Copy, without any alteration, the lines from the one that includes "before = set(bpy.data.objects)" up to and including the one that includes "from types import SimpleNamespace".

▸ RECORDED DATA:
►

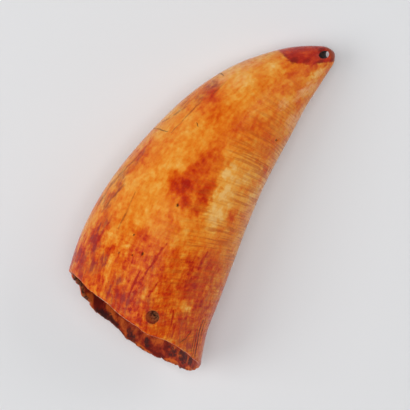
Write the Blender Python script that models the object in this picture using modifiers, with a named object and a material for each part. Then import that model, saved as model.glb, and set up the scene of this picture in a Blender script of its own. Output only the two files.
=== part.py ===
"""A polished sperm whale tooth with a broken hollow root, drilled near both ends for a cord.

The tooth is shaped straight along +X, bent along its own curve, then laid on its side. It
points along +X, its convex edge faces +Y, and the middle of its box is over the origin.
Lengths are metres and angles degrees. An angle round the tooth starts at its convex edge
and goes over the top.
"""

import bisect
import math

import bmesh
import bpy
import numpy as np
from mathutils import Vector

# The straight tooth: distance from the root along the axis, half the width there
HALF_WIDTHS = (
    (0.000, 0.0319),
    (0.020, 0.0336),
    (0.040, 0.0329),
    (0.060, 0.0305),
    (0.080, 0.0271),
    (0.100, 0.0234),
    (0.115, 0.0195),
    (0.128, 0.0147),
    (0.138, 0.0108),
    (0.147, 0.0061),
)
TIP_RINGS = ((0.1505, 0.0043), (0.1522, 0.0018))
TIP = 0.1528
ROOT_FLATNESS = 0.67  # thickness as a share of width
TIP_FLATNESS = 0.86

# The pulp cavity inside the root: distance from the root, thickness of the wall there
CAVITY_WALLS = (
    (0.000, 0.0018),
    (0.008, 0.0029),
    (0.020, 0.0055),
    (0.035, 0.0105),
    (0.050, 0.0175),
)
CAVITY_END = 0.060

# The cage that is smoothed: points in a ring, rings outside and inside, the ring behind the rim
SIDES = 24
ANGLES = [360 * side / SIDES for side in range(SIDES)]
OUTER_RINGS = 22
CAVITY_RINGS = 7
RIM_RING = 0.002

# The broken edge of the root: angle round the tooth, how far along the axis the edge lies
ROOT_EDGE = (
    (0, 0.0140),
    (30, 0.0110),
    (60, 0.0050),
    (90, -0.0025),
    (120, -0.0065),
    (150, -0.0105),
    (180, -0.0140),
    (210, -0.0170),
    (240, -0.0145),
    (270, -0.0075),
    (300, 0.0010),
    (330, 0.0105),
)
ROOT_EDGE_FADE = 0.0600  # the edge's unevenness dies out this far along

# The curve of the axis, seen from above: place, and heading from +X towards +Y
AXIS = (
    ((0.0000, -0.0023), 26.6),
    ((0.0750, 0.0145), 2.1),
    ((0.1474, -0.0013), -30.4),
)

# Lying on its side, it tips until its weight is over the point that it rests on
TIP_DOWN = 6.3
CONCAVE_EDGE_DOWN = 6.6
WORN_DEPTH = 0.0002  # a small flat is worn where it rests

# Cord holes: width, place from the middle of the root, heights above the floor that the drill
# passes between, and how far it leans towards the tip and the concave edge on its way down
ROOT_HOLE = {"width": 0.0058, "place": (0.0077, -0.0068), "heights": (0.030, 0.060), "lean": (0, 0)}
TIP_HOLE = {"width": 0.0035, "place": (0.1431, 0.0017), "heights": (-0.005, 0.040), "lean": (9.7, 7.5)}
HOLE_SIDES = 32

IVORY = (0.75, 0.27, 0.05, 1.0)
IVORY_ROUGHNESS = 0.3


def clear_scene():
    for item in list(bpy.data.objects):
        bpy.data.objects.remove(item)


def new_collection(name):
    collection = bpy.data.collections.new(name)
    bpy.context.scene.collection.children.link(collection)
    return collection


def new_object(name, bm, collection):
    mesh = bpy.data.meshes.new(name)
    bm.to_mesh(mesh)
    bm.free()
    item = bpy.data.objects.new(name, mesh)
    collection.objects.link(item)
    return item


def ivory():
    material = bpy.data.materials.new("polished_ivory")
    material.use_nodes = True
    shader = material.node_tree.nodes["Principled BSDF"]
    shader.inputs["Base Color"].default_value = IVORY
    shader.inputs["Metallic"].default_value = 0.0
    shader.inputs["Roughness"].default_value = IVORY_ROUGHNESS
    return material


def smooth_between(distance, stations):
    """The value at a distance, on a smooth curve through the stations."""
    places, values = zip(*stations)
    slopes = np.gradient(values, places)
    after = min(max(bisect.bisect_right(places, distance), 1), len(places) - 1)
    before = after - 1
    span = places[after] - places[before]
    share = min(max((distance - places[before]) / span, 0), 1)
    eased = share * share * (3 - 2 * share)
    leaving = share * (1 - share) ** 2 * span * slopes[before]
    arriving = share * share * (1 - share) * span * slopes[after]
    return float(values[before] * (1 - eased) + values[after] * eased + leaving - arriving)


def flatness(distance):
    return float(np.interp(distance, (0, TIP), (ROOT_FLATNESS, TIP_FLATNESS)))


def edge_slide(distance, angle):
    """How far the uneven root edge moves a point of the ring at this distance along the axis."""
    angles, slides = zip(*ROOT_EDGE)
    at_edge = float(np.interp(angle, angles, slides, period=360))
    share = min(distance / ROOT_EDGE_FADE, 1.0)
    return at_edge * (1 - share * share * (3 - 2 * share))


def cage_point(along, width, thickness, angle):
    """A point of a ring of the cage. Smoothing draws rings in, so they start this much wider."""
    wider = 3 / (2 + math.cos(math.tau / SIDES))
    turn = math.radians(angle)
    return (along, width * wider * math.cos(turn), thickness * wider * math.sin(turn))


def ring(distance, wall=0.0):
    """Points of one ring of the cage, inside the outer surface by the wall's thickness."""
    points = []
    for angle in ANGLES:
        along = distance + edge_slide(distance, angle)
        outer = smooth_between(along, HALF_WIDTHS)
        points.append(cage_point(along, outer - wall, outer * flatness(along) - wall, angle))
    return points


def tip_ring(distance, half_width):
    """Points of a ring that rounds off the tip."""
    thickness = half_width * flatness(distance)
    return [cage_point(distance, half_width, thickness, angle) for angle in ANGLES]


def tooth_cage():
    """A loft from the end of the cavity out to the broken edge, and back outside to the tip."""
    deepest, _ = CAVITY_WALLS[-1]
    inside = [0, RIM_RING] + [deepest * number / CAVITY_RINGS for number in range(1, CAVITY_RINGS + 1)]
    foremost, _ = HALF_WIDTHS[-1]
    outside = [0, RIM_RING] + [foremost * number / OUTER_RINGS for number in range(1, OUTER_RINGS + 1)]
    rings = [ring(distance, smooth_between(distance, CAVITY_WALLS)) for distance in reversed(inside)]
    rings += [ring(distance) for distance in outside]
    rings += [tip_ring(distance, half_width) for distance, half_width in TIP_RINGS]
    bm = bmesh.new()
    loops = [[bm.verts.new(point) for point in points] for points in rings]
    for loop, following in zip(loops, loops[1:]):
        for side in range(SIDES):
            before = side - 1
            bm.faces.new((loop[before], loop[side], following[side], following[before]))
    cavity_end = bm.verts.new((CAVITY_END, 0, 0))
    tip = bm.verts.new((TIP, 0, 0))
    for side in range(SIDES):
        bm.faces.new((cavity_end, loops[0][side], loops[0][side - 1]))
        bm.faces.new((tip, loops[-1][side - 1], loops[-1][side]))
    return bm


def axis_curve(tooth, guides):
    """The line that the straight tooth is bent along, which moves with the tooth."""
    data = bpy.data.curves.new("tooth_axis", "CURVE")
    data.dimensions = "2D"
    data.resolution_u = 64
    spline = data.splines.new("BEZIER")
    spline.bezier_points.add(len(AXIS) - 1)
    places = [Vector((*place, 0)) for place, _ in AXIS]
    spans = [(after - before).length for before, after in zip(places, places[1:])]
    reaches = [spans[0]] + spans + [spans[-1]]
    for number, (point, (_, heading)) in enumerate(zip(spline.bezier_points, AXIS)):
        turn = math.radians(heading)
        forward = Vector((math.cos(turn), math.sin(turn), 0))
        point.co = places[number]
        point.handle_left_type = "FREE"
        point.handle_right_type = "FREE"
        point.handle_left = places[number] - forward * reaches[number] / 3
        point.handle_right = places[number] + forward * reaches[number + 1] / 3
    curve = bpy.data.objects.new("tooth_axis", data)
    guides.objects.link(curve)
    curve.hide_render = True
    curve.parent = tooth
    return curve


def box_corners(item):
    """The lowest and highest corners of an object's box, as it is now."""
    bpy.context.view_layer.update()
    evaluated = item.evaluated_get(bpy.context.evaluated_depsgraph_get())
    points = [evaluated.matrix_world @ vert.co for vert in evaluated.data.vertices]
    low = Vector([min(point[side] for point in points) for side in range(3)])
    high = Vector([max(point[side] for point in points) for side in range(3)])
    return low, high


def cut(item, cutter):
    cutter.hide_render = True
    cutter.display_type = "WIRE"
    boolean = item.modifiers.new(cutter.name, "BOOLEAN")
    boolean.operation = "DIFFERENCE"
    boolean.solver = "EXACT"
    boolean.object = cutter


def hole_cutter(name, hole, root_middle, guides):
    bottom, top = hole["heights"]
    bm = bmesh.new()
    bmesh.ops.create_cone(
        bm,
        cap_ends=True,
        segments=HOLE_SIDES,
        radius1=hole["width"] / 2,
        radius2=hole["width"] / 2,
        depth=top - bottom,
    )
    cutter = new_object(name, bm, guides)
    to_tip, to_concave_edge = hole["lean"]
    cutter.rotation_euler = (-math.radians(to_concave_edge), -math.radians(to_tip), 0)
    place = root_middle.xy + Vector(hole["place"])
    cutter.location = (place.x, place.y, (bottom + top) / 2)
    return cutter


def floor_cutter(tooth, guides):
    """A slab under the floor, which cuts off what reaches below it."""
    low, high = box_corners(tooth)
    size = (high - low) * 1.2
    bm = bmesh.new()
    bmesh.ops.create_cube(bm, size=1)
    bmesh.ops.scale(bm, vec=size, verts=bm.verts)
    cutter = new_object("floor_cutter", bm, guides)
    cutter.location = (0, 0, -size.z / 2)
    return cutter


def make_tooth(parts, guides):
    tooth = new_object("whale_tooth", tooth_cage(), parts)
    tooth.data.materials.append(ivory())
    tooth.data.shade_smooth()
    smooth = tooth.modifiers.new("rounded", "SUBSURF")
    smooth.levels = 1
    smooth.render_levels = 1
    bend = tooth.modifiers.new("bent", "CURVE")
    bend.object = axis_curve(tooth, guides)
    bend.deform_axis = "POS_X"
    return tooth


def lay_down(tooth):
    """Turn the tooth to its resting pose, with the flat to be worn just under the floor."""
    tooth.rotation_euler = (math.radians(CONCAVE_EDGE_DOWN), math.radians(TIP_DOWN), 0)
    low, high = box_corners(tooth)
    middle = (low + high) / 2
    tooth.location -= Vector((middle.x, middle.y, low.z + WORN_DEPTH))


def main():
    clear_scene()
    parts = new_collection("whale_tooth")
    guides = new_collection("cutters")
    tooth = make_tooth(parts, guides)
    lay_down(tooth)
    cut(tooth, floor_cutter(tooth, guides))
    cut(tooth, hole_cutter("root_hole_cutter", ROOT_HOLE, tooth.location, guides))
    cut(tooth, hole_cutter("tip_hole_cutter", TIP_HOLE, tooth.location, guides))


main()
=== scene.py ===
# A polished sperm whale tooth lying on a pale table, seen from above.
# Metres, +Z up. +X points from the broken root to the tip, +Y to the convex edge.
import math
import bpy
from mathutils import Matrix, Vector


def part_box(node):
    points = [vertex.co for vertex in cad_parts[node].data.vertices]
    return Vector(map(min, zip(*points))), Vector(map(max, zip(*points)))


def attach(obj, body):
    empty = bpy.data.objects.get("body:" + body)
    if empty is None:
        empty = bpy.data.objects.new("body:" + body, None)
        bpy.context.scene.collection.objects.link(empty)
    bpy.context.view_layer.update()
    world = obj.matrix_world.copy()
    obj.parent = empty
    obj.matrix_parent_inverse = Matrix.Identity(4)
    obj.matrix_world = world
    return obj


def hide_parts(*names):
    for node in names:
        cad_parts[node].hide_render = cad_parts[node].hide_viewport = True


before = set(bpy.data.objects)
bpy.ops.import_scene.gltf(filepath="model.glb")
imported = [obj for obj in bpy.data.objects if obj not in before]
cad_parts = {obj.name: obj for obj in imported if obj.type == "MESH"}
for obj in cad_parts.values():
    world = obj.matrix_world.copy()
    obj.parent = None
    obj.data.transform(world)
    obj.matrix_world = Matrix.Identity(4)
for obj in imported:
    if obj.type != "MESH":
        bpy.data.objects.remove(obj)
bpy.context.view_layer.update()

from types import SimpleNamespace

import bpy
import numpy as np
from mathutils import Vector, noise
from mathutils.kdtree import KDTree

mm = 0.001


# small helpers

def deselectAll():
    for item in bpy.context.selected_objects:
        item.select_set(False)


def activate(item):
    deselectAll()
    item.select_set(True)
    bpy.context.view_layer.objects.active = item


def added(operator, **settings):
    deselectAll()
    operator(**settings)
    return bpy.context.object


def setMode(mode):
    bpy.ops.object.mode_set(mode=mode)


def applyModifier(item, name):
    activate(item)
    bpy.ops.object.modifier_apply(modifier=name)


def readPoints(mesh):
    points = np.empty(len(mesh.vertices) * 3)
    mesh.vertices.foreach_get("co", points)
    return points.reshape(-1, 3)


def writePoints(mesh, points):
    mesh.vertices.foreach_set("co", points.ravel())
    mesh.update()


def readNormals(mesh):
    normals = np.empty(len(mesh.vertices) * 3)
    mesh.vertex_normals.foreach_get("vector", normals)
    return normals.reshape(-1, 3)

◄

▸ CORRECT RESULT:
before = set(bpy.data.objects)
bpy.ops.import_scene.gltf(filepath="model.glb")
imported = [obj for obj in bpy.data.objects if obj not in before]
cad_parts = {obj.name: obj for obj in imported if obj.type == "MESH"}
for obj in cad_parts.values():
    world = obj.matrix_world.copy()
    obj.parent = None
    obj.data.transform(world)
    obj.matrix_world = Matrix.Identity(4)
for obj in imported:
    if obj.type != "MESH":
        bpy.data.objects.remove(obj)
bpy.context.view_layer.update()

from types import SimpleNamespace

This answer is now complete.